Structured object records =
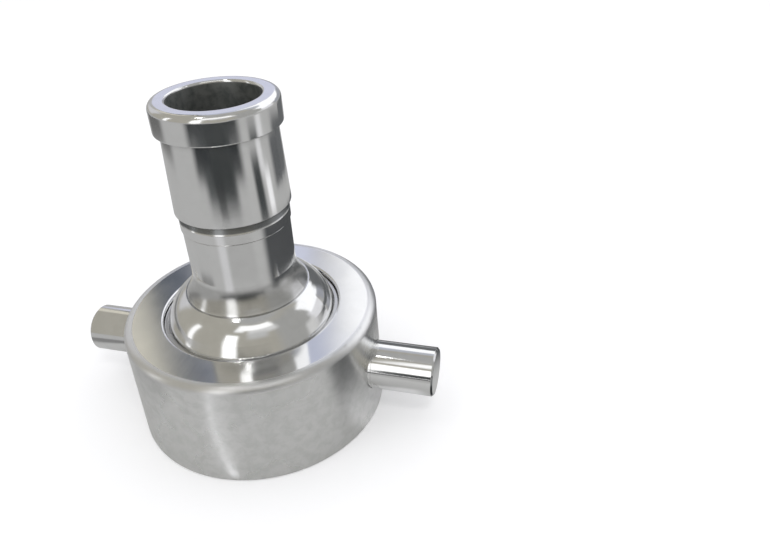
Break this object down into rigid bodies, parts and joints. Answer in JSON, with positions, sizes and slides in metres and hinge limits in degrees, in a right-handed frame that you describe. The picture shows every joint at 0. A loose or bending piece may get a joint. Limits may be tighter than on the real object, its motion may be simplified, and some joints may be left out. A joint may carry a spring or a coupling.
{
  "type": "quarter turn fire hose coupling half",
  "caption": "Quarter turn hose coupling half: hose tail with tapered grip in a free turning ring with round spanner lugs and a bayonet mouth.",
  "frame": {"origin": "centre of the mouth rim, on the face that the coupling stands on", "axes": "+Z along the swivel axis, up the hose tail; +X through the right spanner lug; +Y across the lugs"},
  "size_m": [0.174, 0.1176, 0.1515],
  "materials": {
    "polished_aluminium": "polished",
    "turned_aluminium": "satin, turned",
    "lug_aluminium": "polished",
    "spring_steel": "bright",
    "nylon": "matte",
    "black_rubber": "matte"
  },
  "bodies": {
    "tail": {"hose_tail": "polished_aluminium", "retaining_ring": "spring_steel", "face_gasket": "black_rubber"},
    "ring": {"swivel_ring": "turned_aluminium", "lug_pin_right": "lug_aluminium", "lug_pin_left": "lug_aluminium", "thrust_washer": "nylon"}
  },
  "joints": [
    {"name": "ring_swivel", "type": "hinge", "parent": "tail", "child": "ring", "pos_m": [0, 0, 0.043], "axis": [0, 0, 1], "continuous": true}
  ]
}
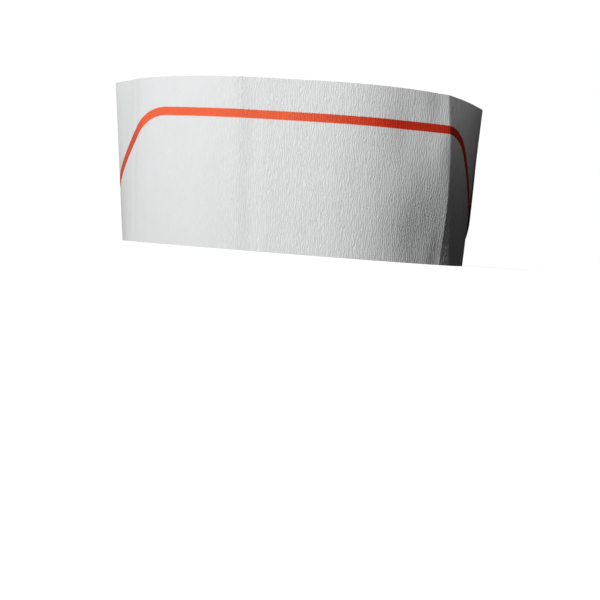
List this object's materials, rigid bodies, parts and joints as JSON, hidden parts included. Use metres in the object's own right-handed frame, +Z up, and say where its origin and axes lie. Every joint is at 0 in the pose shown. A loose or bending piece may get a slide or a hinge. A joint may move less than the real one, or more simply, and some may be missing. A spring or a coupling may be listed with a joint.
{
  "type": "paper soda jerk hat",
  "caption": "Worn cap of creped paper: an upright lapped band with a front fold and creased back corners, a folded crown and a plain printed stripe.",
  "frame": {"origin": "middle of the bounding box, on the plane of the rim", "axes": "+Z up from the rim to the top edge, -Y to the wearer's face, +X to the wearer's left"},
  "size_m": [0.157, 0.2198, 0.096],
  "materials": {
    "creped_paper": "matte, finely creped",
    "crown_paper": "matte, finely creped",
    "stripe_ink": "matte printed ink"
  },
  "bodies": {
    "root": {"band": "creped_paper", "crown": "crown_paper", "stripe_left": "stripe_ink", "stripe_right": "stripe_ink"}
  },
  "joints": []
}
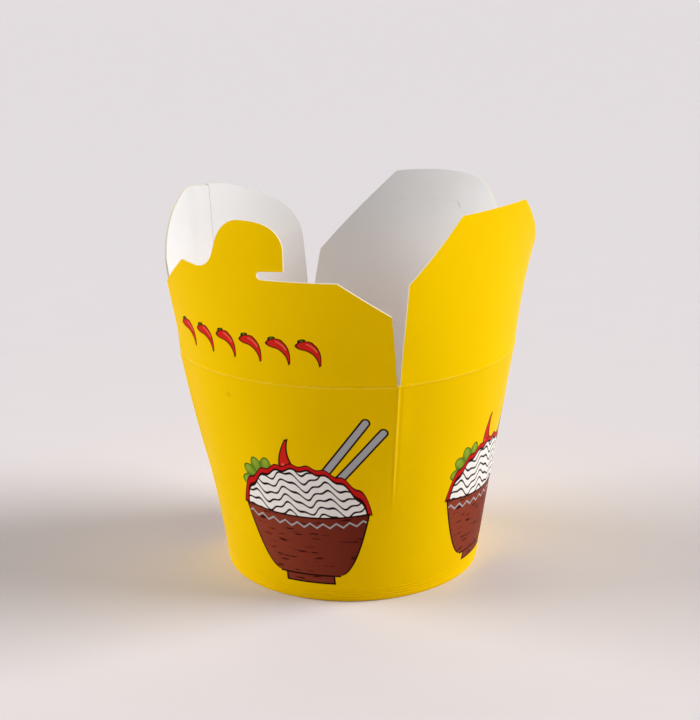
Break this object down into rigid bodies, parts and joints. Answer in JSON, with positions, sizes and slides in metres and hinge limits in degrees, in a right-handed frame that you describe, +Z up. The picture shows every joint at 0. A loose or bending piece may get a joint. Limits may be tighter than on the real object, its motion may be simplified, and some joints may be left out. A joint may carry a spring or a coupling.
{
  "type": "noodle takeaway box",
  "caption": "Open paperboard takeaway box for noodles: round base, flared wall and folding top flaps with a hook and slit closure.",
  "frame": {"origin": "on the resting plane, under the middle of the bounding box of the open box", "axes": "+Z up out of the open top; the hook flap is on the -Y side, the slit flap on +Y, the plain flap on +X and the seam flap on -X"},
  "size_m": [0.1078, 0.1268, 0.1242],
  "materials": {
    "printed_board": "semi-gloss yellow print outside, white coated board inside",
    "white_board": "smooth white coated board"
  },
  "bodies": {
    "box": {"wall": "printed_board", "base_disc": "white_board"},
    "hook_side": {"hook_flap": "printed_board"},
    "right_side": {"right_flap": "printed_board"},
    "slit_side": {"slit_flap": "printed_board"},
    "left_side": {"left_flap": "printed_board"}
  },
  "joints": [
    {"name": "hook_flap_fold", "type": "hinge", "parent": "box", "child": "hook_side", "pos_m": [-0.00029, -0.04002, 0.07455], "axis": [-1, 0, 0], "range_deg": [0, 68]},
    {"name": "right_flap_fold", "type": "hinge", "parent": "box", "child": "right_side", "pos_m": [0.03831, -0.00142, 0.07455], "axis": [0, -1, 0], "range_deg": [0, 98]},
    {"name": "slit_flap_fold", "type": "hinge", "parent": "box", "child": "slit_side", "pos_m": [-0.00029, 0.03718, 0.07455], "axis": [1, 0, 0], "range_deg": [0, 69]},
    {"name": "left_flap_fold", "type": "hinge", "parent": "box", "child": "left_side", "pos_m": [-0.03889, -0.00142, 0.07455], "axis": [0, 1, 0], "range_deg": [0, 110]}
  ]
}
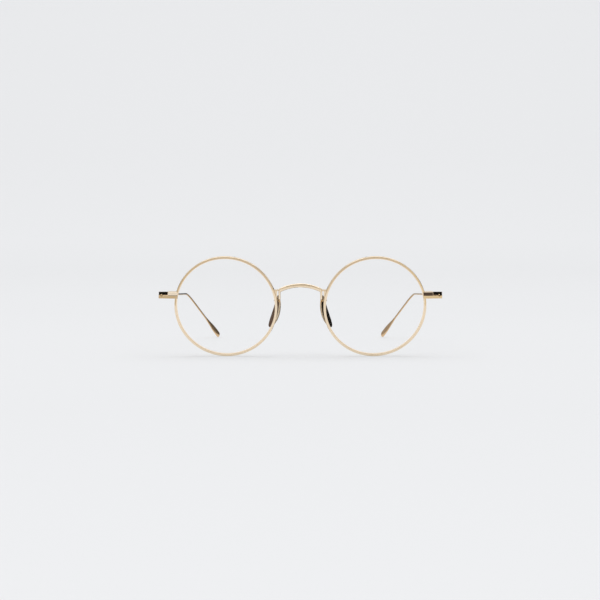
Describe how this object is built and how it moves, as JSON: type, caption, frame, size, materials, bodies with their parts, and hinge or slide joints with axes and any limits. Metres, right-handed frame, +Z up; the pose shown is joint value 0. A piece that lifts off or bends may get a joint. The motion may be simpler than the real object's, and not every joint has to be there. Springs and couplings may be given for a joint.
{
  "type": "eyeglasses",
  "caption": "Round metal-rimmed eyeglasses with clear lenses, an arched bridge, metal nose pads and slim folding wire temples.",
  "frame": {"origin": "middle of the footprint, at the level of the surface that the open glasses stand on", "axes": "+Z up, +Y from the lenses back along the temples, +X to the wearer's left"},
  "size_m": [0.1346, 0.1374, 0.0482],
  "materials": {
    "pale_gold": "polished",
    "pad_gold": "satin",
    "screw_gold": "polished",
    "nylon": "matte",
    "clear_lens": "gloss"
  },
  "bodies": {
    "front": {"rim_left": "pale_gold", "lock_block_left": "pale_gold", "endpiece_left": "pale_gold", "front_hinge_left": "pale_gold", "bridge_foot_left": "pale_gold", "pad_arm_left": "pale_gold", "pad_box_left": "pale_gold", "lock_screw_left": "screw_gold", "hinge_rivet_left": "screw_gold", "hinge_screw_left": "screw_gold", "pad_screw_left": "screw_gold", "lens_left": "clear_lens", "hinge_washer_upper_left": "nylon", "hinge_washer_lower_left": "nylon", "rim_right": "pale_gold", "lock_block_right": "pale_gold", "endpiece_right": "pale_gold", "front_hinge_right": "pale_gold", "bridge_foot_right": "pale_gold", "pad_arm_right": "pale_gold", "pad_box_right": "pale_gold", "lock_screw_right": "screw_gold", "hinge_rivet_right": "screw_gold", "hinge_screw_right": "screw_gold", "pad_screw_right": "screw_gold", "lens_right": "clear_lens", "hinge_washer_upper_right": "nylon", "hinge_washer_lower_right": "nylon", "bridge": "pale_gold"},
    "left_temple": {"temple_hinge_left": "pale_gold", "temple_wire_left": "pale_gold"},
    "right_temple": {"temple_hinge_right": "pale_gold", "temple_wire_right": "pale_gold"},
    "left_nose_pad": {"nose_pad_left": "pad_gold"},
    "right_nose_pad": {"nose_pad_right": "pad_gold"}
  },
  "joints": [
    {"name": "left_temple_fold", "type": "hinge", "parent": "front", "child": "left_temple", "pos_m": [0.0652, -0.05559, 0.02925], "axis": [0, 0.0454, 0.999], "range_deg": [0, 81]},
    {"name": "right_temple_fold", "type": "hinge", "parent": "front", "child": "right_temple", "pos_m": [-0.0652, -0.05559, 0.02925], "axis": [0, -0.0454, -0.999], "range_deg": [0, 68]},
    {"name": "left_nose_pad_rock", "type": "hinge", "parent": "front", "child": "left_nose_pad", "pos_m": [0.01133, -0.05647, 0.02659], "axis": [0.5592, 0.829, 0], "range_deg": [-6, 6]},
    {"name": "right_nose_pad_rock", "type": "hinge", "parent": "front", "child": "right_nose_pad", "pos_m": [-0.01133, -0.05647, 0.02659], "axis": [0.5592, -0.829, 0], "range_deg": [-6, 6]}
  ]
}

To be done = Write out every entry verbatim.

Answer to the exercise =
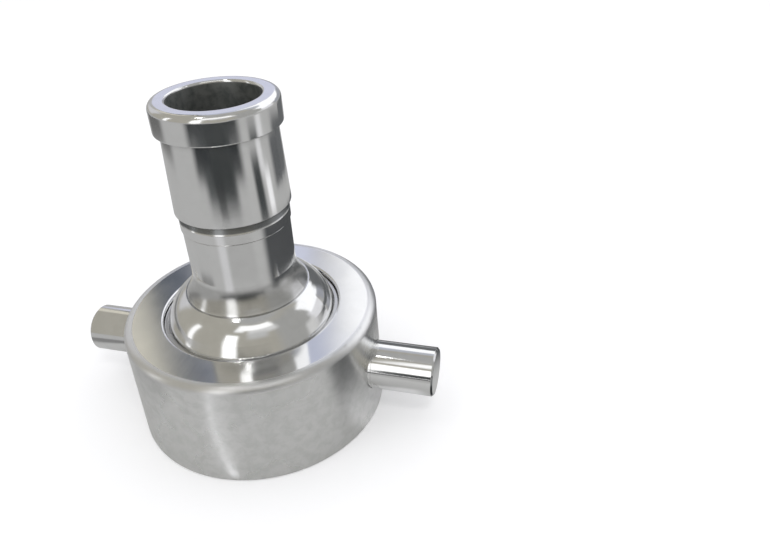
Break this object down into rigid bodies, parts and joints. Answer in JSON, with positions, sizes and slides in metres and hinge limits in degrees, in a right-handed frame that you describe. The picture shows every joint at 0. A loose or bending piece may get a joint. Limits may be tighter than on the real object, its motion may be simplified, and some joints may be left out. A joint may carry a spring or a coupling.
{
  "type": "quarter turn fire hose coupling half",
  "caption": "Quarter turn hose coupling half: hose tail with tapered grip in a free turning ring with round spanner lugs and a bayonet mouth.",
  "frame": {"origin": "centre of the mouth rim, on the face that the coupling stands on", "axes": "+Z along the swivel axis, up the hose tail; +X through the right spanner lug; +Y across the lugs"},
  "size_m": [0.174, 0.1176, 0.1515],
  "materials": {
    "polished_aluminium": "polished",
    "turned_aluminium": "satin, turned",
    "lug_aluminium": "polished",
    "spring_steel": "bright",
    "nylon": "matte",
    "black_rubber": "matte"
  },
  "bodies": {
    "tail": {"hose_tail": "polished_aluminium", "retaining_ring": "spring_steel", "face_gasket": "black_rubber"},
    "ring": {"swivel_ring": "turned_aluminium", "lug_pin_right": "lug_aluminium", "lug_pin_left": "lug_aluminium", "thrust_washer": "nylon"}
  },
  "joints": [
    {"name": "ring_swivel", "type": "hinge", "parent": "tail", "child": "ring", "pos_m": [0, 0, 0.043], "axis": [0, 0, 1], "continuous": true}
  ]
}
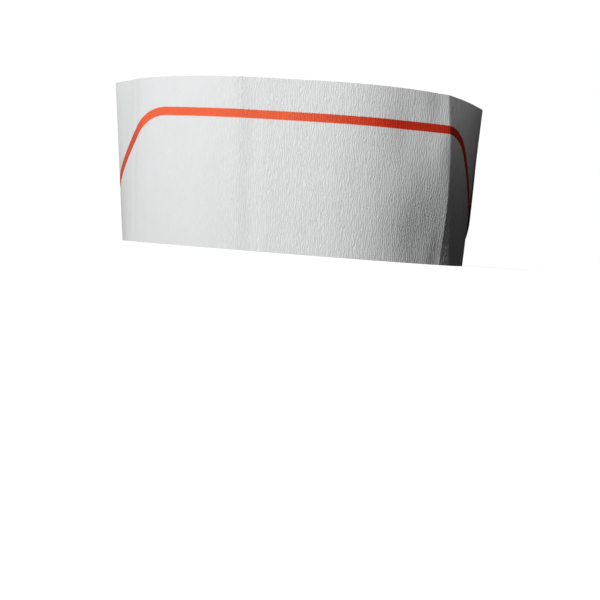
List this object's materials, rigid bodies, parts and joints as JSON, hidden parts included. Use metres in the object's own right-handed frame, +Z up, and say where its origin and axes lie. Every joint is at 0 in the pose shown. A loose or bending piece may get a slide or a hinge. A joint may move less than the real one, or more simply, and some may be missing. A spring or a coupling may be listed with a joint.
{
  "type": "paper soda jerk hat",
  "caption": "Worn cap of creped paper: an upright lapped band with a front fold and creased back corners, a folded crown and a plain printed stripe.",
  "frame": {"origin": "middle of the bounding box, on the plane of the rim", "axes": "+Z up from the rim to the top edge, -Y to the wearer's face, +X to the wearer's left"},
  "size_m": [0.157, 0.2198, 0.096],
  "materials": {
    "creped_paper": "matte, finely creped",
    "crown_paper": "matte, finely creped",
    "stripe_ink": "matte printed ink"
  },
  "bodies": {
    "root": {"band": "creped_paper", "crown": "crown_paper", "stripe_left": "stripe_ink", "stripe_right": "stripe_ink"}
  },
  "joints": []
}
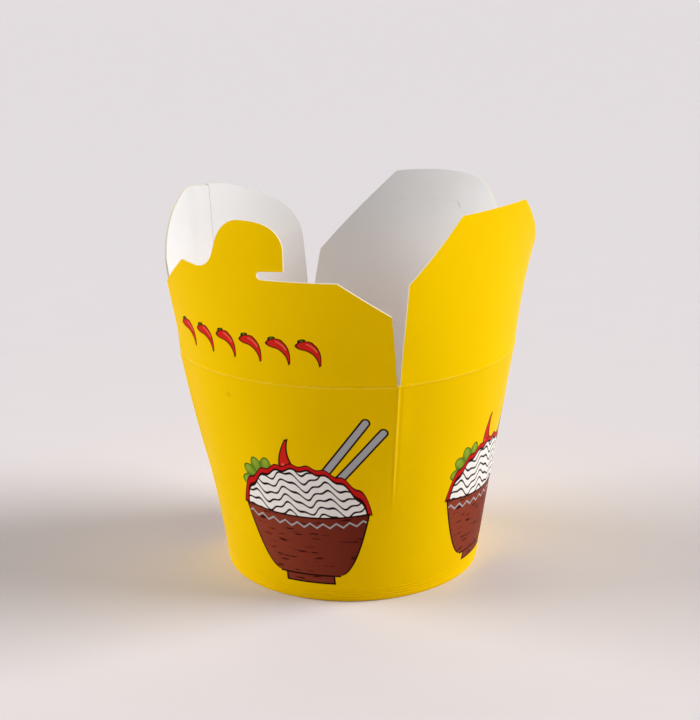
Break this object down into rigid bodies, parts and joints. Answer in JSON, with positions, sizes and slides in metres and hinge limits in degrees, in a right-handed frame that you describe, +Z up. The picture shows every joint at 0. A loose or bending piece may get a joint. Limits may be tighter than on the real object, its motion may be simplified, and some joints may be left out. A joint may carry a spring or a coupling.
{
  "type": "noodle takeaway box",
  "caption": "Open paperboard takeaway box for noodles: round base, flared wall and folding top flaps with a hook and slit closure.",
  "frame": {"origin": "on the resting plane, under the middle of the bounding box of the open box", "axes": "+Z up out of the open top; the hook flap is on the -Y side, the slit flap on +Y, the plain flap on +X and the seam flap on -X"},
  "size_m": [0.1078, 0.1268, 0.1242],
  "materials": {
    "printed_board": "semi-gloss yellow print outside, white coated board inside",
    "white_board": "smooth white coated board"
  },
  "bodies": {
    "box": {"wall": "printed_board", "base_disc": "white_board"},
    "hook_side": {"hook_flap": "printed_board"},
    "right_side": {"right_flap": "printed_board"},
    "slit_side": {"slit_flap": "printed_board"},
    "left_side": {"left_flap": "printed_board"}
  },
  "joints": [
    {"name": "hook_flap_fold", "type": "hinge", "parent": "box", "child": "hook_side", "pos_m": [-0.00029, -0.04002, 0.07455], "axis": [-1, 0, 0], "range_deg": [0, 68]},
    {"name": "right_flap_fold", "type": "hinge", "parent": "box", "child": "right_side", "pos_m": [0.03831, -0.00142, 0.07455], "axis": [0, -1, 0], "range_deg": [0, 98]},
    {"name": "slit_flap_fold", "type": "hinge", "parent": "box", "child": "slit_side", "pos_m": [-0.00029, 0.03718, 0.07455], "axis": [1, 0, 0], "range_deg": [0, 69]},
    {"name": "left_flap_fold", "type": "hinge", "parent": "box", "child": "left_side", "pos_m": [-0.03889, -0.00142, 0.07455], "axis": [0, 1, 0], "range_deg": [0, 110]}
  ]
}
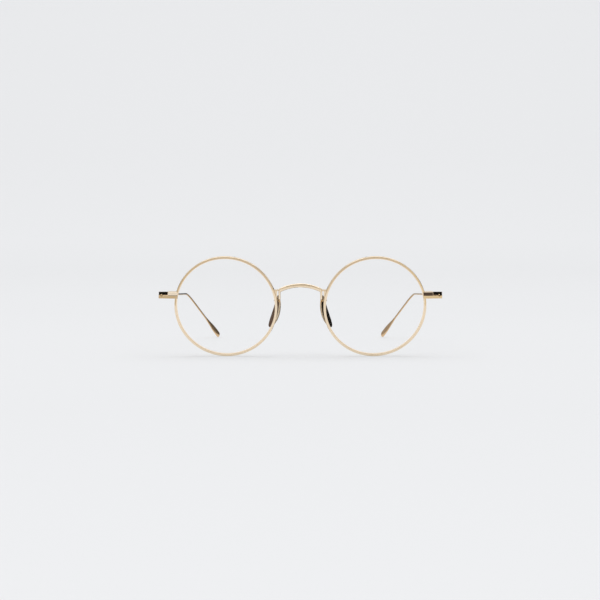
Describe how this object is built and how it moves, as JSON: type, caption, frame, size, materials, bodies with their parts, and hinge or slide joints with axes and any limits. Metres, right-handed frame, +Z up; the pose shown is joint value 0. A piece that lifts off or bends may get a joint. The motion may be simpler than the real object's, and not every joint has to be there. Springs and couplings may be given for a joint.
{
  "type": "eyeglasses",
  "caption": "Round metal-rimmed eyeglasses with clear lenses, an arched bridge, metal nose pads and slim folding wire temples.",
  "frame": {"origin": "middle of the footprint, at the level of the surface that the open glasses stand on", "axes": "+Z up, +Y from the lenses back along the temples, +X to the wearer's left"},
  "size_m": [0.1346, 0.1374, 0.0482],
  "materials": {
    "pale_gold": "polished",
    "pad_gold": "satin",
    "screw_gold": "polished",
    "nylon": "matte",
    "clear_lens": "gloss"
  },
  "bodies": {
    "front": {"rim_left": "pale_gold", "lock_block_left": "pale_gold", "endpiece_left": "pale_gold", "front_hinge_left": "pale_gold", "bridge_foot_left": "pale_gold", "pad_arm_left": "pale_gold", "pad_box_left": "pale_gold", "lock_screw_left": "screw_gold", "hinge_rivet_left": "screw_gold", "hinge_screw_left": "screw_gold", "pad_screw_left": "screw_gold", "lens_left": "clear_lens", "hinge_washer_upper_left": "nylon", "hinge_washer_lower_left": "nylon", "rim_right": "pale_gold", "lock_block_right": "pale_gold", "endpiece_right": "pale_gold", "front_hinge_right": "pale_gold", "bridge_foot_right": "pale_gold", "pad_arm_right": "pale_gold", "pad_box_right": "pale_gold", "lock_screw_right": "screw_gold", "hinge_rivet_right": "screw_gold", "hinge_screw_right": "screw_gold", "pad_screw_right": "screw_gold", "lens_right": "clear_lens", "hinge_washer_upper_right": "nylon", "hinge_washer_lower_right": "nylon", "bridge": "pale_gold"},
    "left_temple": {"temple_hinge_left": "pale_gold", "temple_wire_left": "pale_gold"},
    "right_temple": {"temple_hinge_right": "pale_gold", "temple_wire_right": "pale_gold"},
    "left_nose_pad": {"nose_pad_left": "pad_gold"},
    "right_nose_pad": {"nose_pad_right": "pad_gold"}
  },
  "joints": [
    {"name": "left_temple_fold", "type": "hinge", "parent": "front", "child": "left_temple", "pos_m": [0.0652, -0.05559, 0.02925], "axis": [0, 0.0454, 0.999], "range_deg": [0, 81]},
    {"name": "right_temple_fold", "type": "hinge", "parent": "front", "child": "right_temple", "pos_m": [-0.0652, -0.05559, 0.02925], "axis": [0, -0.0454, -0.999], "range_deg": [0, 68]},
    {"name": "left_nose_pad_rock", "type": "hinge", "parent": "front", "child": "left_nose_pad", "pos_m": [0.01133, -0.05647, 0.02659], "axis": [0.5592, 0.829, 0], "range_deg": [-6, 6]},
    {"name": "right_nose_pad_rock", "type": "hinge", "parent": "front", "child": "right_nose_pad", "pos_m": [-0.01133, -0.05647, 0.02659], "axis": [0.5592, -0.829, 0], "range_deg": [-6, 6]}
  ]
}